Your task is to copy the material exactly.
===== Data excerpt =====
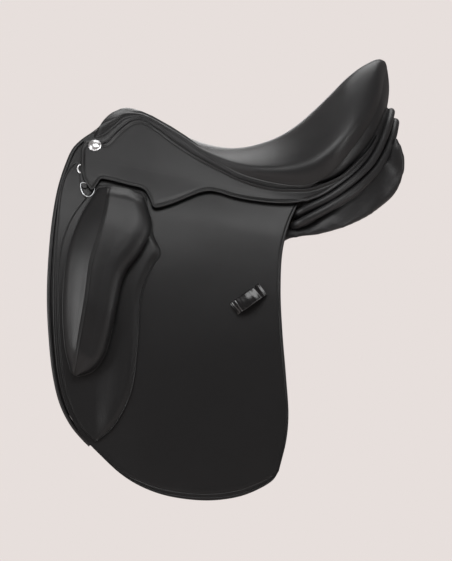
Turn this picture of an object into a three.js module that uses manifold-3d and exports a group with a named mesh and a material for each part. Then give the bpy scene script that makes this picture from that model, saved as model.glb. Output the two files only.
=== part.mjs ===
// English saddle of the dressage type, built from its separate leather, wood and metal pieces.
// +X runs to the cantle, +Y to the off (right) side and +Z up. The near (left) side lies at -Y.
import * as THREE from 'three';
import Module from 'manifold-3d';

const wasm = await Module();
wasm.setup();

// Driving sizes in millimetres
const LENGTH = 519;
const RISE = 230;
const DROP = 467;
const HALF_WIDTH = 215;
const CREASE_HEIGHT = 74.5;

// Leather, steel and wood thicknesses
const SWEAT_LEATHER = 3;
const WEB_THICKNESS = 1.5;
const STRAP_LEATHER = 3.5;
const FLAP_LEATHER = 3.5;
const OVERLAY_LEATHER = 2;
const CHAPE_LEATHER = 2.5;
const SKIRT_LEATHER = 3;
const SEAT_PADDING = 14;
const SEAT_RIM = 4;
const TREE_WOOD = 8;
const POINT_WOOD = 6;
const HEAD_STEEL = 4;

// Clearances
const GAP = 0.6;
const SEAM_GAP = 0.3;
const TREE_GAP = 0.8;
const STRAP_CLEARANCE = 2.4;
const SWING_CLEARANCE = 1;

// Single pieces
const NAIL_RADIUS = 9.6;
const NAIL_DOME = 4.5;
const BAR_HEIGHT = 11;
const BAR_STEEL = 5;
const BAR_SLOT = 9;
const BAR_PLATE = 3;
const BAR_LENGTH_SHARE = 0.154;
const BAR_LENGTH = BAR_LENGTH_SHARE * LENGTH;
const CATCH_LENGTH = 18;
const CATCH_STEEL = 3.4;
const CATCH_RADIUS = 4.4;
const STRAP_WIDTH = 25;
const STRAP_HOLE_RADIUS = 2.2;
const STRAP_HOLE_PITCH = 24;
const STRAP_HOLE_COUNT = 6;
const STRAP_HOLE_START = 36;
const WEB_WIDTH = 29;
const ROLL_UPPER_RADIUS = 6;
const ROLL_LOWER_RADIUS = 6;
const FRONT_ROLL_RADIUS = 3.4;
const FACING_LEATHER = 2;
const BLOCK_HEIGHT = 38;
const KEEPER_LEATHER = 2.4;
const KEEPER_ARCH = 8.5;
const DEE_WIRE_RADIUS = 1.5;
const DEE_HALF_WIDTH = 13;
const DEE_DROP_SHARE = 0.0535;
const DEE_DROP = DEE_DROP_SHARE * DROP;
const CHAPE_WIDTH = 13;
const SEAT_WEB_THICKNESS = 2;
const WELT_LIFT = 1.2;
const FACING_TUCK = 4.8;

// The side surface: half width at the crease line, its spread to the rear and its flare below
const CREASE_FALL_SHARE = 0.2;
const CREASE_HALF_SHARE = 0.466;
const CREASE_SPREAD_SHARE = 0.185;
const FLARE_SHARE = 0.4;
const FLARE_TAPER_SHARE = 0.133;
const FLARE_DROP_SHARE = 0.364;
const LEAN_FRONT_SHARE = 0.62;
const LEAN_REAR_SHARE = 0.12;
const LEAN_START_SHARE = -0.29;
const LEAN_END_SHARE = 0.23;
const REAR_CURL_START_SHARE = 0.202;
const REAR_CURL_SPAN_SHARE = 0.206;
const REAR_CURL_SHARE = 0.326;
const REAR_CURL_POWER = 2.6;

// Where the girth straps hang and where the flap swells over them
const STRAP_PLACE_SHARES = { front: -0.135, rear: 0.01 };
const STRAP_TOP_SHARE = 0.105;
const STRAP_FLAT_SHARE = 0.79;
const STRAP_END_SHARE = 0.925;
const WEB_TOP_SHARE = -0.05;
const WEB_END_SHARE = 0.15;
const SWELL_X_SHARES = [-0.42, -0.22, 0.1, 0.22];
const SWELL_N_SHARES = [-0.01, 0.135];

// Outlines, each point as [share of LENGTH along X, share down from the crease line]
const FLAP_TOP_SHARES = [
  [-0.441, 0.025], [-0.4, 0.014], [-0.372, 0.014], [-0.352, 0.052], [-0.13, 0.052],
  [-0.112, 0.012], [0.187, 0.009],
];
const FLAP_FRONT_SHARES = [
  [-0.441, 0.025], [-0.464, 0.058], [-0.481, 0.117], [-0.491, 0.213], [-0.499, 0.345],
  [-0.501, 0.463], [-0.497, 0.587], [-0.485, 0.702], [-0.458, 0.799], [-0.419, 0.867],
  [-0.386, 0.9],
];
const FLAP_FOOT_SHARES = [
  [-0.386, 0.9], [-0.316, 0.958], [-0.265, 0.984], [-0.201, 0.999], [-0.129, 0.999],
  [-0.053, 0.986], [0.022, 0.957], [0.078, 0.92], [0.115, 0.885], [0.131, 0.854],
];
const FLAP_REAR_SHARES = [
  [0.187, 0.009], [0.162, 0.077], [0.142, 0.165], [0.136, 0.291], [0.141, 0.42],
  [0.151, 0.554], [0.158, 0.674], [0.152, 0.753], [0.131, 0.854],
];
const SWEAT_TOP_SHARES = [
  [-0.404, -0.1], [-0.37, 0.02], [-0.355, 0.055], [-0.17, 0.055], [-0.16, 0.02], [0.165, 0.02],
];
const SWEAT_FRONT_SHARES = [
  [-0.404, -0.1], [-0.428, -0.035], [-0.447, 0.032], [-0.468, 0.108], [-0.483, 0.2],
  [-0.494, 0.304], [-0.5, 0.436], [-0.497, 0.553], [-0.484, 0.69], [-0.464, 0.772],
  [-0.436, 0.826], [-0.405, 0.862],
];
const SWEAT_FOOT_SHARES = [
  [-0.405, 0.862], [-0.33, 0.932], [-0.2, 0.968], [-0.05, 0.955], [0.06, 0.9], [0.105, 0.84],
];
const SWEAT_REAR_SHARES = [
  [0.165, 0.02], [0.13, 0.12], [0.115, 0.29], [0.12, 0.44], [0.132, 0.6], [0.13, 0.72],
  [0.105, 0.84],
];
const OVERLAY_TOP_SHARES = [[-0.374, 0.079], [-0.33, 0.066], [-0.29, 0.066], [-0.24, 0.079]];
const OVERLAY_FRONT_SHARES = [
  [-0.374, 0.079], [-0.418, 0.14], [-0.455, 0.21], [-0.478, 0.29], [-0.488, 0.4],
  [-0.4865, 0.54], [-0.4725, 0.702], [-0.4465, 0.79], [-0.415, 0.848], [-0.381, 0.877],
];
const OVERLAY_FOOT_SHARES = [[-0.381, 0.877], [-0.376, 0.873]];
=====
The output:
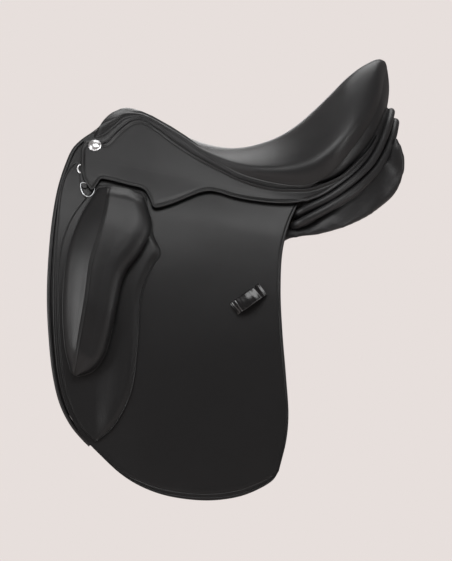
Turn this picture of an object into a three.js module that uses manifold-3d and exports a group with a named mesh and a material for each part. Then give the bpy scene script that makes this picture from that model, saved as model.glb. Output the two files only.
=== part.mjs ===
// English saddle of the dressage type, built from its separate leather, wood and metal pieces.
// +X runs to the cantle, +Y to the off (right) side and +Z up. The near (left) side lies at -Y.
import * as THREE from 'three';
import Module from 'manifold-3d';

const wasm = await Module();
wasm.setup();

// Driving sizes in millimetres
const LENGTH = 519;
const RISE = 230;
const DROP = 467;
const HALF_WIDTH = 215;
const CREASE_HEIGHT = 74.5;

// Leather, steel and wood thicknesses
const SWEAT_LEATHER = 3;
const WEB_THICKNESS = 1.5;
const STRAP_LEATHER = 3.5;
const FLAP_LEATHER = 3.5;
const OVERLAY_LEATHER = 2;
const CHAPE_LEATHER = 2.5;
const SKIRT_LEATHER = 3;
const SEAT_PADDING = 14;
const SEAT_RIM = 4;
const TREE_WOOD = 8;
const POINT_WOOD = 6;
const HEAD_STEEL = 4;

// Clearances
const GAP = 0.6;
const SEAM_GAP = 0.3;
const TREE_GAP = 0.8;
const STRAP_CLEARANCE = 2.4;
const SWING_CLEARANCE = 1;

// Single pieces
const NAIL_RADIUS = 9.6;
const NAIL_DOME = 4.5;
const BAR_HEIGHT = 11;
const BAR_STEEL = 5;
const BAR_SLOT = 9;
const BAR_PLATE = 3;
const BAR_LENGTH_SHARE = 0.154;
const BAR_LENGTH = BAR_LENGTH_SHARE * LENGTH;
const CATCH_LENGTH = 18;
const CATCH_STEEL = 3.4;
const CATCH_RADIUS = 4.4;
const STRAP_WIDTH = 25;
const STRAP_HOLE_RADIUS = 2.2;
const STRAP_HOLE_PITCH = 24;
const STRAP_HOLE_COUNT = 6;
const STRAP_HOLE_START = 36;
const WEB_WIDTH = 29;
const ROLL_UPPER_RADIUS = 6;
const ROLL_LOWER_RADIUS = 6;
const FRONT_ROLL_RADIUS = 3.4;
const FACING_LEATHER = 2;
const BLOCK_HEIGHT = 38;
const KEEPER_LEATHER = 2.4;
const KEEPER_ARCH = 8.5;
const DEE_WIRE_RADIUS = 1.5;
const DEE_HALF_WIDTH = 13;
const DEE_DROP_SHARE = 0.0535;
const DEE_DROP = DEE_DROP_SHARE * DROP;
const CHAPE_WIDTH = 13;
const SEAT_WEB_THICKNESS = 2;
const WELT_LIFT = 1.2;
const FACING_TUCK = 4.8;

// The side surface: half width at the crease line, its spread to the rear and its flare below
const CREASE_FALL_SHARE = 0.2;
const CREASE_HALF_SHARE = 0.466;
const CREASE_SPREAD_SHARE = 0.185;
const FLARE_SHARE = 0.4;
const FLARE_TAPER_SHARE = 0.133;
const FLARE_DROP_SHARE = 0.364;
const LEAN_FRONT_SHARE = 0.62;
const LEAN_REAR_SHARE = 0.12;
const LEAN_START_SHARE = -0.29;
const LEAN_END_SHARE = 0.23;
const REAR_CURL_START_SHARE = 0.202;
const REAR_CURL_SPAN_SHARE = 0.206;
const REAR_CURL_SHARE = 0.326;
const REAR_CURL_POWER = 2.6;

// Where the girth straps hang and where the flap swells over them
const STRAP_PLACE_SHARES = { front: -0.135, rear: 0.01 };
const STRAP_TOP_SHARE = 0.105;
const STRAP_FLAT_SHARE = 0.79;
const STRAP_END_SHARE = 0.925;
const WEB_TOP_SHARE = -0.05;
const WEB_END_SHARE = 0.15;
const SWELL_X_SHARES = [-0.42, -0.22, 0.1, 0.22];
const SWELL_N_SHARES = [-0.01, 0.135];

// Outlines, each point as [share of LENGTH along X, share down from the crease line]
const FLAP_TOP_SHARES = [
  [-0.441, 0.025], [-0.4, 0.014], [-0.372, 0.014], [-0.352, 0.052], [-0.13, 0.052],
  [-0.112, 0.012], [0.187, 0.009],
];
const FLAP_FRONT_SHARES = [
  [-0.441, 0.025], [-0.464, 0.058], [-0.481, 0.117], [-0.491, 0.213], [-0.499, 0.345],
  [-0.501, 0.463], [-0.497, 0.587], [-0.485, 0.702], [-0.458, 0.799], [-0.419, 0.867],
  [-0.386, 0.9],
];
const FLAP_FOOT_SHARES = [
  [-0.386, 0.9], [-0.316, 0.958], [-0.265, 0.984], [-0.201, 0.999], [-0.129, 0.999],
  [-0.053, 0.986], [0.022, 0.957], [0.078, 0.92], [0.115, 0.885], [0.131, 0.854],
];
const FLAP_REAR_SHARES = [
  [0.187, 0.009], [0.162, 0.077], [0.142, 0.165], [0.136, 0.291], [0.141, 0.42],
  [0.151, 0.554], [0.158, 0.674], [0.152, 0.753], [0.131, 0.854],
];
const SWEAT_TOP_SHARES = [
  [-0.404, -0.1], [-0.37, 0.02], [-0.355, 0.055], [-0.17, 0.055], [-0.16, 0.02], [0.165, 0.02],
];
const SWEAT_FRONT_SHARES = [
  [-0.404, -0.1], [-0.428, -0.035], [-0.447, 0.032], [-0.468, 0.108], [-0.483, 0.2],
  [-0.494, 0.304], [-0.5, 0.436], [-0.497, 0.553], [-0.484, 0.69], [-0.464, 0.772],
  [-0.436, 0.826], [-0.405, 0.862],
];
const SWEAT_FOOT_SHARES = [
  [-0.405, 0.862], [-0.33, 0.932], [-0.2, 0.968], [-0.05, 0.955], [0.06, 0.9], [0.105, 0.84],
];
const SWEAT_REAR_SHARES = [
  [0.165, 0.02], [0.13, 0.12], [0.115, 0.29], [0.12, 0.44], [0.132, 0.6], [0.13, 0.72],
  [0.105, 0.84],
];
const OVERLAY_TOP_SHARES = [[-0.374, 0.079], [-0.33, 0.066], [-0.29, 0.066], [-0.24, 0.079]];
const OVERLAY_FRONT_SHARES = [
  [-0.374, 0.079], [-0.418, 0.14], [-0.455, 0.21], [-0.478, 0.29], [-0.488, 0.4],
  [-0.4865, 0.54], [-0.4725, 0.702], [-0.4465, 0.79], [-0.415, 0.848], [-0.381, 0.877],
];
const OVERLAY_FOOT_SHARES = [[-0.381, 0.877], [-0.376, 0.873]];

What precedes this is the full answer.